IoT and Home Lab Monitoring
Hobbyists and IoT engineers use Grafana with InfluxDB or Prometheus to monitor sensor data from home automation systems, weather stations, solar panels, and network equipment. The active open-source community has created plugins and dashboards for virtually every home monitoring scenario.
Learning Curve
Google Analytics
High. GA4 is conceptually different from Universal Analytics and requires re-learning even for experienced users. Understanding the event-based data model takes a week. Configuring custom events and conversions takes additional time. Mastering Explorations (funnels, paths, cohorts) requires analytics experience and 2-4 weeks of practice. Google's free GA4 certification course is recommended.
Grafana
Moderate to steep. Installing Grafana and connecting a data source takes minutes, and importing community dashboards provides instant value. However, building custom dashboards requires learning the query language of your data source (PromQL for Prometheus, LogQL for Loki, SQL for databases), understanding panel configuration options, and mastering template variables. Self-hosting the full LGTM stack adds significant operational complexity. Most teams need 2-4 weeks to become productive with custom dashboards and alerting.
FAQ
Is Google Analytics really free?
Yes, GA4 is free with no traffic limits for standard properties. You get event tracking, reporting, explorations, audiences, and even BigQuery export at no cost. GA360 (the enterprise tier) costs approximately $50,000-150,000/year and provides higher data limits, no sampling, SLA guarantees, and advanced features. For 99% of websites, the free version is sufficient. The 'cost' is that Google uses aggregated analytics data to improve its advertising products.

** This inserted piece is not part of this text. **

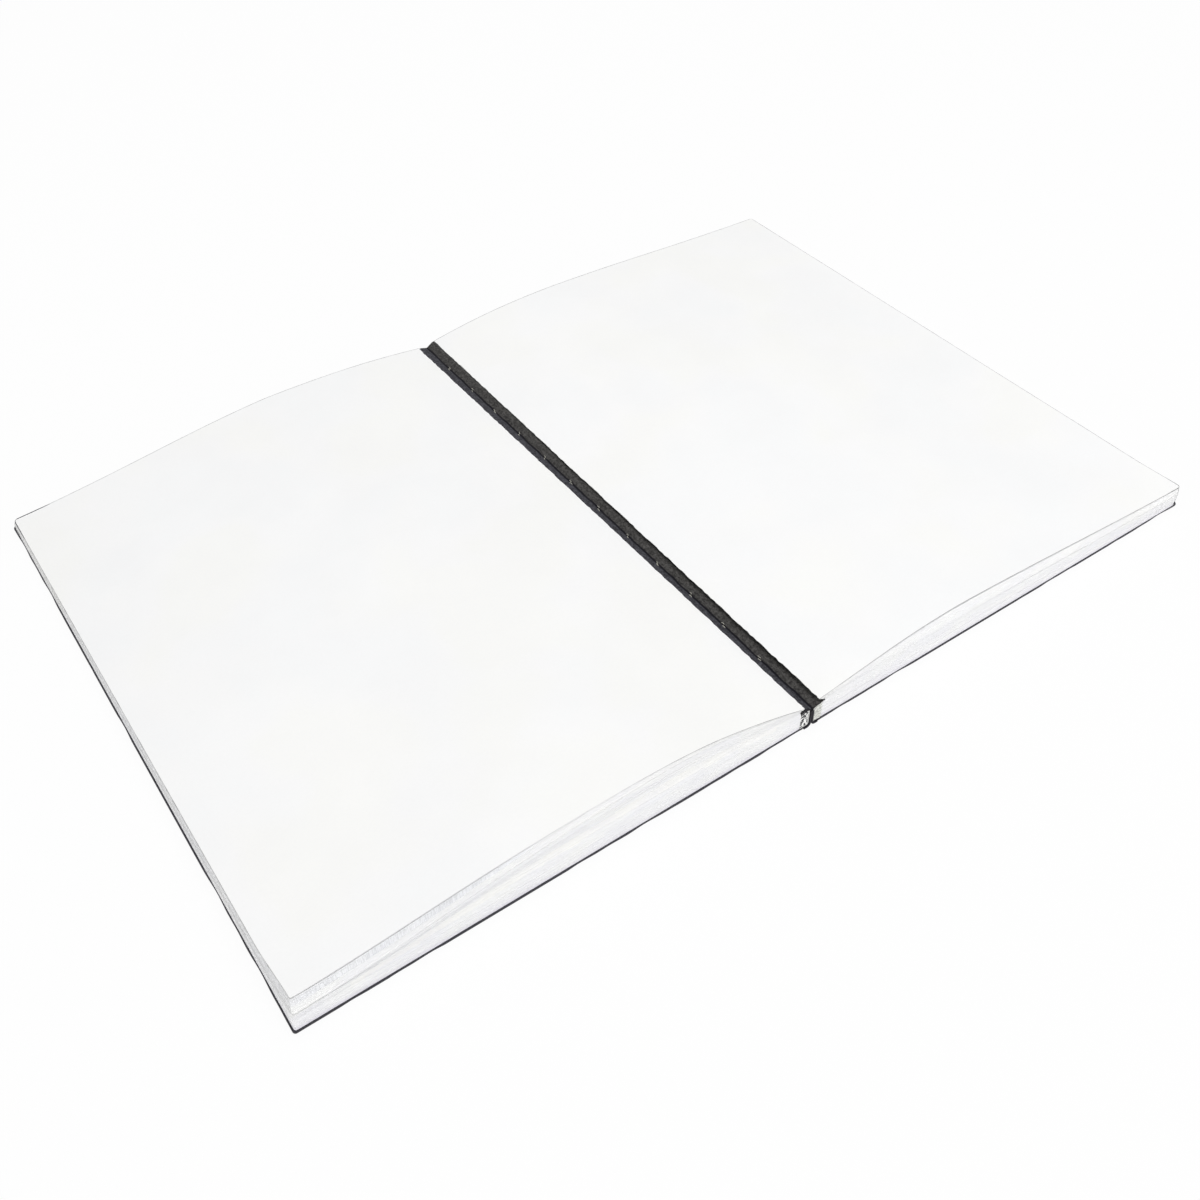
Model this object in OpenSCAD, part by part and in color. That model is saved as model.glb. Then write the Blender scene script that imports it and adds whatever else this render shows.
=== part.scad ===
// Opened sketchbook lying flat on a table. Two lots of white leaves lie on thin black
// covers. A black tape runs down the gutter, the spine cloth is folded up between the lots,
// and the upper leaves of each half spring up in an arch from the gutter to the fore edge.
// Units are millimetres. The origin is on the table, under the middle of the gutter.
// +X runs across the right-hand leaves, +Y runs to the head of the book, +Z is up.

/* [Leaves] */
// Height of a leaf, from foot to head
page_height = 297; // [120:1:420]
// Width of a leaf, from the edge of the lining to the fore edge
page_width = 210; // [90:1:300]
// Height of the flat leaves' top above the table
flat_height = 10.8; // [8:0.1:20]
// How far the fore edge of a flat lot's top lies back from the lowest leaf's
flat_setback = 0.3; // [0.1:0.1:2]
// Rounding of the leaves' corners
page_corner = 2; // [0.5:0.1:8]
// Distance from the gutter at which the flat leaves start to taper
taper_start = 30; // [20:1:120]
// Height of the left flat leaves at the fore edge, at the foot
left_flat_foot = 10.4; // [4:0.1:20]
// Height of the left flat leaves at the fore edge, at the head
left_flat_head = 4.2; // [2:0.1:20]
// Height of the right flat leaves at the fore edge, at the foot
right_flat_foot = 9.2; // [4:0.1:20]
// Height of the right flat leaves at the fore edge, at the head
right_flat_head = 9.9; // [4:0.1:20]

/* [Sprung leaves] */
// Distance of the left arch's crest from the gutter
left_crest = 88; // [40:1:150]
// Height of the left arch's crest, at the foot
left_crest_foot = 26.2; // [15:0.1:50]
// Height of the left arch's crest, at the head
left_crest_head = 16.8; // [12:0.1:50]
// Height of the left top leaf at the fore edge, at the foot
left_edge_foot = 19; // [12:0.1:40]
// Height of the left top leaf at the fore edge, at the head
left_edge_head = 5.4; // [4:0.1:40]
// Distance of the right arch's crest from the gutter
right_crest = 76; // [40:1:150]
// Height of the right arch's crest, at the foot
right_crest_foot = 19.5; // [15:0.1:50]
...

Is Google Analytics legal in Europe (GDPR)?
It's complicated. Several EU data protection authorities (Austria, France, Italy, Denmark) have ruled standard Google Analytics implementations non-compliant with GDPR because user data is transferred to US servers. However, Google has introduced EU data storage options, Consent Mode, and server-side tagging to address compliance concerns. Many European companies continue using GA4 with consent management platforms, while others have switched to privacy-focused alternatives like Matomo (self-hosted), Plausible, or Fathom. Consult a privacy lawyer for your specific situation.
Is Grafana free to use in production?
Yes. Grafana OSS (open-source) is completely free with no usage limits, user limits, or feature restrictions. You can self-host it for production monitoring at any scale. Grafana Cloud also offers a free tier with 10,000 metrics series and 50GB logs per month. The only cost for self-hosting is the infrastructure to run Grafana and your chosen data sources (Prometheus, Loki, etc.).
How does Grafana compare to Datadog?
Grafana is open-source and data-source agnostic — you bring your own data backends. Datadog is a proprietary, fully managed SaaS with integrated data storage. Grafana is significantly cheaper (free for self-hosted) but requires more operational effort. Datadog provides a turnkey experience with auto-discovery, 750+ integrations, and bundled storage. Choose Grafana for cost control and flexibility; choose Datadog for convenience and less operational overhead.
Which is cheaper, Google Analytics or Grafana?
Google Analytics starts at Free / GA360 enterprise, while Grafana starts at Free (OSS) / $29/mo Cloud. Consider which pricing model aligns better with your team size and usage patterns — per-seat pricing adds up differently than flat-rate plans.